• [STATED GOAL] Reproduce all of the data exactly.

** begin **

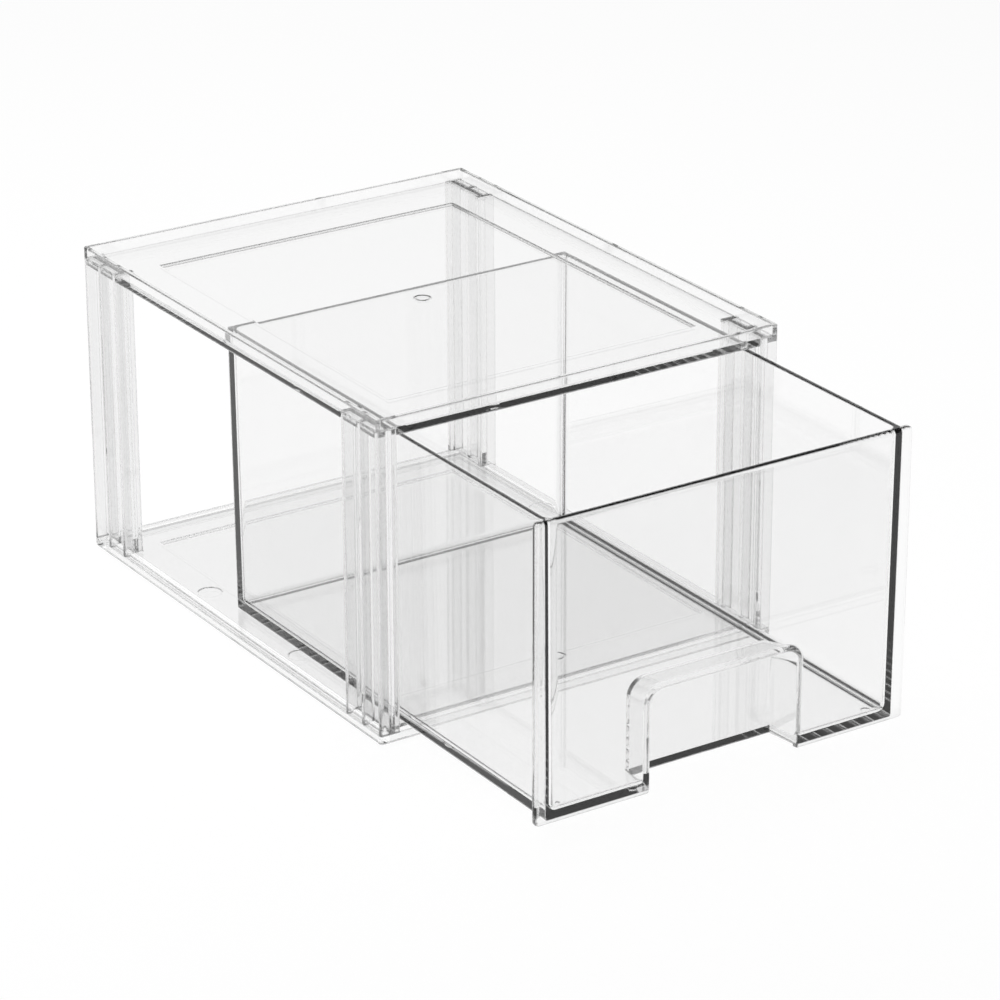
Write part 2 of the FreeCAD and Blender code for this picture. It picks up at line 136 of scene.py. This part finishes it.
def clear_plastic(name, finish):
    """Hard clear plastic: glossy, slightly wavy and hazy, and clear to the lamps."""
    clearness, floor_painted_shade_share, haze = finish
    material = bpy.data.materials.new(name)
    tree = empty_tree(material)
    link = tree.links.new
    place = add(tree, "ShaderNodeTexCoord").outputs["Object"]
    noise = add(tree, "ShaderNodeTexNoise", {"Scale": WAVES_PER_METRE, "Detail": WAVE_DETAIL})
    link(place, noise.inputs["Vector"])
    waves = noise.outputs["Fac"]
    bump = add(tree, "ShaderNodeBump", {"Strength": WAVE_STRENGTH, "Distance": WAVE_HEIGHT})
    link(waves, bump.inputs["Height"])
    edges = add(tree, "ShaderNodeBevel", {"Radius": EDGE_RADIUS}, samples=EDGE_SAMPLES)
    link(edges.outputs["Normal"], bump.inputs["Normal"])
    shader = add(tree, "ShaderNodeBsdfPrincipled", {"Transmission Weight": 1.0, "IOR": REFRACTION})
    link(bump.outputs["Normal"], shader.inputs["Normal"])
    link(map_range(tree, waves, 0.0, 1.0, 0.0, haze), shader.inputs["Roughness"])
    link(plastic_colour(tree, place, waves, clearness, floor_painted_shade_share), shader.inputs["Base Color"])
    rays = add(tree, "ShaderNodeLightPath")
    through = add(tree, "ShaderNodeBsdfTransparent", {"Color": grey(SHADOW_THROUGH_A_FACE)})
    either = add(tree, "ShaderNodeMixShader")
    link(rays.outputs["Is Shadow Ray"], either.inputs[0])
    link(shader.outputs[0], either.inputs[1])
    link(through.outputs[0], either.inputs[2])
    out = add(tree, "ShaderNodeOutputMaterial")
    link(either.outputs[0], out.inputs["Surface"])
    return material


def dress_nodes():
    """The lid is the clearest moulding, and the posts are the greyest."""
    plates_and_drawer = {
        "top_plate": clear_plastic("lid_plastic", LID_FINISH),
        "drawer": clear_plastic("drawer_plastic", DRAWER_FINISH),
        "base_plate": clear_plastic("frame_plastic", BASE_FINISH),
    }
    posts = clear_plastic("post_plastic", POST_FINISH)
    for name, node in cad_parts.items():
        node.data.materials.clear()
        node.data.materials.append(plates_and_drawer.get(name, posts))


def pale_floor():
    """A matt floor that also glows a little, so that it is white and still takes a shadow."""
    mesh = bpy.data.meshes.new("floor")
    low, high = -FLOOR_REACH, FLOOR_REACH
    corners = [(low, low, 0), (high, low, 0), (high, high, 0), (low, high, 0)]
    mesh.from_pydata(corners, [], [(0, 1, 2, 3)])
    floor = bpy.data.objects.new("floor", mesh)
    bpy.context.scene.collection.objects.link(floor)
    material = bpy.data.materials.new("floor")
    tree = empty_tree(material)
    glow = add(tree, "ShaderNodeEmission", {"Strength": FLOOR_GLOW})
    matt = add(tree, "ShaderNodeBsdfDiffuse", {"Color": grey(FLOOR_COLOUR)})
    both = add(tree, "ShaderNodeAddShader")
    tree.links.new(glow.outputs[0], both.inputs[0])
    tree.links.new(matt.outputs[0], both.inputs[1])
    out = add(tree, "ShaderNodeOutputMaterial")
    tree.links.new(both.outputs[0], out.inputs["Surface"])
    mesh.materials.append(material)


def studio():
    """The light from all round: its level goes by height and by how near it is to the softbox."""
    world = bpy.data.worlds.new("studio")
    bpy.context.scene.world = world
    tree = empty_tree(world)
    smooth = {"interpolation_type": "SMOOTHSTEP"}
    way = add(tree, "ShaderNodeTexCoord").outputs["Generated"]
    height = height_of(tree, way)
    horizon = map_range(tree, height, HORIZON_TOP, ROOM_FROM, 1.0, ROOM_LEVEL, **smooth)
    towards = add(tree, "ShaderNodeVectorMath", operation="DOT_PRODUCT")
    tree.links.new(way, towards.inputs[0])
    towards.inputs[1].default_value = SOFTBOX_WAY
    spread = map_range(tree, towards.outputs["Value"], SOFTBOX_EDGE, SOFTBOX_CORE, 0.0, 1.0, **smooth)
    below = map_range(tree, height, SOFTBOX_FULL_BELOW, SOFTBOX_TOP, SOFTBOX_LEVEL, 0.0, **smooth)
    level = combine(tree, "MAXIMUM", horizon, combine(tree, "MULTIPLY", spread, below))
    light = add(tree, "ShaderNodeBackground")
    tree.links.new(level, light.inputs["Strength"])
    out = add(tree, "ShaderNodeOutputWorld")
    tree.links.new(light.outputs[0], out.inputs["Surface"])


def overhead_lamp():
    """A wide soft lamp above, which lights the scene but isn't mirrored in the faces."""
    data = bpy.data.lights.new("overhead", "AREA")
    data.size = LAMP_SIDE
    data.energy = LAMP_POWER
    lamp = bpy.data.objects.new("overhead", data)
    lamp.location = LAMP_PLACE
    lamp.rotation_euler = (-Vector(LAMP_PLACE)).to_track_quat("-Z", "Y").to_euler()
    lamp.visible_glossy = False
    lamp.visible_transmission = False
    bpy.context.scene.collection.objects.link(lamp)


def camera():
    data = bpy.data.cameras.new("camera")
    data.sensor_width = CAMERA_SENSOR
    data.lens = CAMERA_LENS
    data.shift_x, data.shift_y = CAMERA_SHIFT
    data.clip_start = NEAREST_SEEN
    item = bpy.data.objects.new("camera", data)
    item.location = CAMERA_PLACE
    item.rotation_euler = (CAMERA_TILT, 0, CAMERA_TURN)
    bpy.context.scene.collection.objects.link(item)
    bpy.context.scene.camera = item


dress_nodes()
pale_floor()
studio()
overhead_lamp()
camera()

bpy.context.scene.view_settings.view_transform = "Standard"
cycles = bpy.context.scene.cycles
cycles.max_bounces = MOST_BOUNCES
cycles.transmission_bounces = MOST_BOUNCES
cycles.transparent_max_bounces = MOST_BOUNCES
cycles.glossy_bounces = MOST_REFLECTIONS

** end **

• [ANSWER TO THIS TASK]
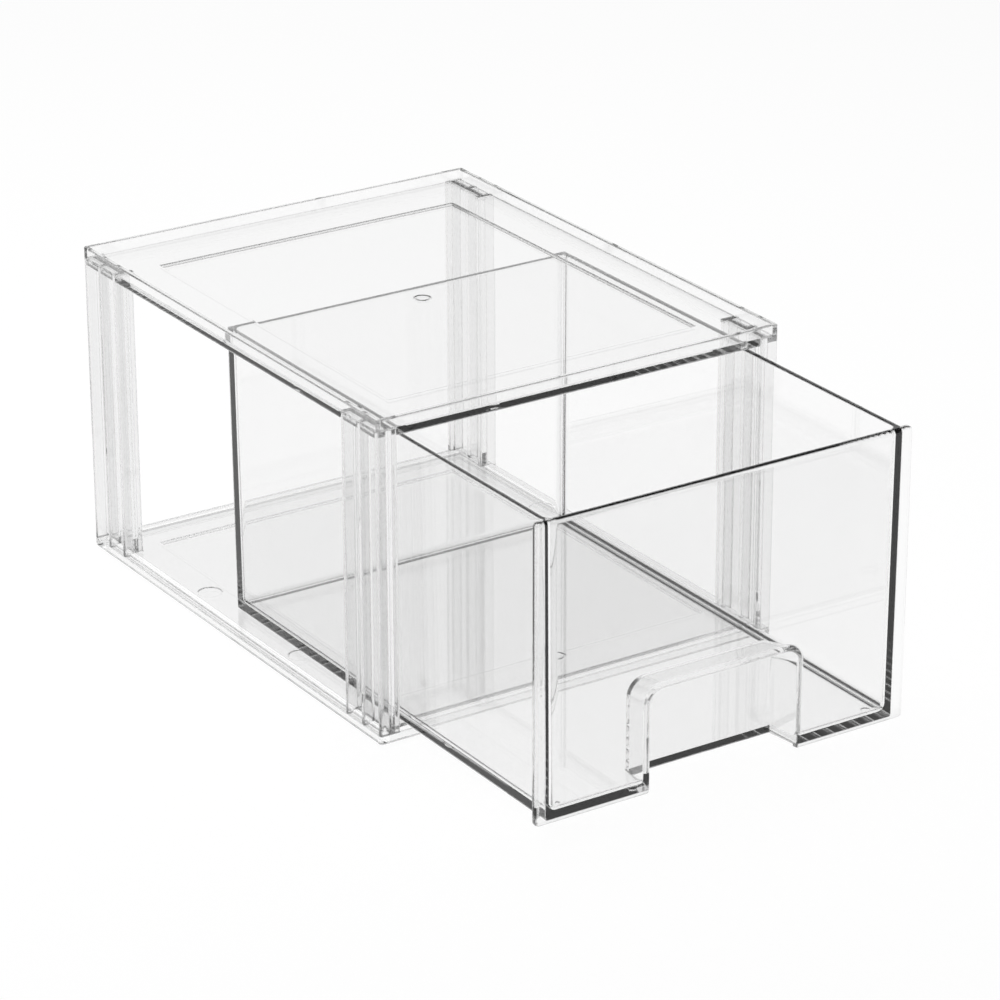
Write part 2 of the FreeCAD and Blender code for this picture. It picks up at line 136 of scene.py. This part finishes it.
def clear_plastic(name, finish):
    """Hard clear plastic: glossy, slightly wavy and hazy, and clear to the lamps."""
    clearness, floor_painted_shade_share, haze = finish
    material = bpy.data.materials.new(name)
    tree = empty_tree(material)
    link = tree.links.new
    place = add(tree, "ShaderNodeTexCoord").outputs["Object"]
    noise = add(tree, "ShaderNodeTexNoise", {"Scale": WAVES_PER_METRE, "Detail": WAVE_DETAIL})
    link(place, noise.inputs["Vector"])
    waves = noise.outputs["Fac"]
    bump = add(tree, "ShaderNodeBump", {"Strength": WAVE_STRENGTH, "Distance": WAVE_HEIGHT})
    link(waves, bump.inputs["Height"])
    edges = add(tree, "ShaderNodeBevel", {"Radius": EDGE_RADIUS}, samples=EDGE_SAMPLES)
    link(edges.outputs["Normal"], bump.inputs["Normal"])
    shader = add(tree, "ShaderNodeBsdfPrincipled", {"Transmission Weight": 1.0, "IOR": REFRACTION})
    link(bump.outputs["Normal"], shader.inputs["Normal"])
    link(map_range(tree, waves, 0.0, 1.0, 0.0, haze), shader.inputs["Roughness"])
    link(plastic_colour(tree, place, waves, clearness, floor_painted_shade_share), shader.inputs["Base Color"])
    rays = add(tree, "ShaderNodeLightPath")
    through = add(tree, "ShaderNodeBsdfTransparent", {"Color": grey(SHADOW_THROUGH_A_FACE)})
    either = add(tree, "ShaderNodeMixShader")
    link(rays.outputs["Is Shadow Ray"], either.inputs[0])
    link(shader.outputs[0], either.inputs[1])
    link(through.outputs[0], either.inputs[2])
    out = add(tree, "ShaderNodeOutputMaterial")
    link(either.outputs[0], out.inputs["Surface"])
    return material


def dress_nodes():
    """The lid is the clearest moulding, and the posts are the greyest."""
    plates_and_drawer = {
        "top_plate": clear_plastic("lid_plastic", LID_FINISH),
        "drawer": clear_plastic("drawer_plastic", DRAWER_FINISH),
        "base_plate": clear_plastic("frame_plastic", BASE_FINISH),
    }
    posts = clear_plastic("post_plastic", POST_FINISH)
    for name, node in cad_parts.items():
        node.data.materials.clear()
        node.data.materials.append(plates_and_drawer.get(name, posts))


def pale_floor():
    """A matt floor that also glows a little, so that it is white and still takes a shadow."""
    mesh = bpy.data.meshes.new("floor")
    low, high = -FLOOR_REACH, FLOOR_REACH
    corners = [(low, low, 0), (high, low, 0), (high, high, 0), (low, high, 0)]
    mesh.from_pydata(corners, [], [(0, 1, 2, 3)])
    floor = bpy.data.objects.new("floor", mesh)
    bpy.context.scene.collection.objects.link(floor)
    material = bpy.data.materials.new("floor")
    tree = empty_tree(material)
    glow = add(tree, "ShaderNodeEmission", {"Strength": FLOOR_GLOW})
    matt = add(tree, "ShaderNodeBsdfDiffuse", {"Color": grey(FLOOR_COLOUR)})
    both = add(tree, "ShaderNodeAddShader")
    tree.links.new(glow.outputs[0], both.inputs[0])
    tree.links.new(matt.outputs[0], both.inputs[1])
    out = add(tree, "ShaderNodeOutputMaterial")
    tree.links.new(both.outputs[0], out.inputs["Surface"])
    mesh.materials.append(material)


def studio():
    """The light from all round: its level goes by height and by how near it is to the softbox."""
    world = bpy.data.worlds.new("studio")
    bpy.context.scene.world = world
    tree = empty_tree(world)
    smooth = {"interpolation_type": "SMOOTHSTEP"}
    way = add(tree, "ShaderNodeTexCoord").outputs["Generated"]
    height = height_of(tree, way)
    horizon = map_range(tree, height, HORIZON_TOP, ROOM_FROM, 1.0, ROOM_LEVEL, **smooth)
    towards = add(tree, "ShaderNodeVectorMath", operation="DOT_PRODUCT")
    tree.links.new(way, towards.inputs[0])
    towards.inputs[1].default_value = SOFTBOX_WAY
    spread = map_range(tree, towards.outputs["Value"], SOFTBOX_EDGE, SOFTBOX_CORE, 0.0, 1.0, **smooth)
    below = map_range(tree, height, SOFTBOX_FULL_BELOW, SOFTBOX_TOP, SOFTBOX_LEVEL, 0.0, **smooth)
    level = combine(tree, "MAXIMUM", horizon, combine(tree, "MULTIPLY", spread, below))
    light = add(tree, "ShaderNodeBackground")
    tree.links.new(level, light.inputs["Strength"])
    out = add(tree, "ShaderNodeOutputWorld")
    tree.links.new(light.outputs[0], out.inputs["Surface"])


def overhead_lamp():
    """A wide soft lamp above, which lights the scene but isn't mirrored in the faces."""
    data = bpy.data.lights.new("overhead", "AREA")
    data.size = LAMP_SIDE
    data.energy = LAMP_POWER
    lamp = bpy.data.objects.new("overhead", data)
    lamp.location = LAMP_PLACE
    lamp.rotation_euler = (-Vector(LAMP_PLACE)).to_track_quat("-Z", "Y").to_euler()
    lamp.visible_glossy = False
    lamp.visible_transmission = False
    bpy.context.scene.collection.objects.link(lamp)


def camera():
    data = bpy.data.cameras.new("camera")
    data.sensor_width = CAMERA_SENSOR
    data.lens = CAMERA_LENS
    data.shift_x, data.shift_y = CAMERA_SHIFT
    data.clip_start = NEAREST_SEEN
    item = bpy.data.objects.new("camera", data)
    item.location = CAMERA_PLACE
    item.rotation_euler = (CAMERA_TILT, 0, CAMERA_TURN)
    bpy.context.scene.collection.objects.link(item)
    bpy.context.scene.camera = item


dress_nodes()
pale_floor()
studio()
overhead_lamp()
camera()

bpy.context.scene.view_settings.view_transform = "Standard"
cycles = bpy.context.scene.cycles
cycles.max_bounces = MOST_BOUNCES
cycles.transmission_bounces = MOST_BOUNCES
cycles.transparent_max_bounces = MOST_BOUNCES
cycles.glossy_bounces = MOST_REFLECTIONS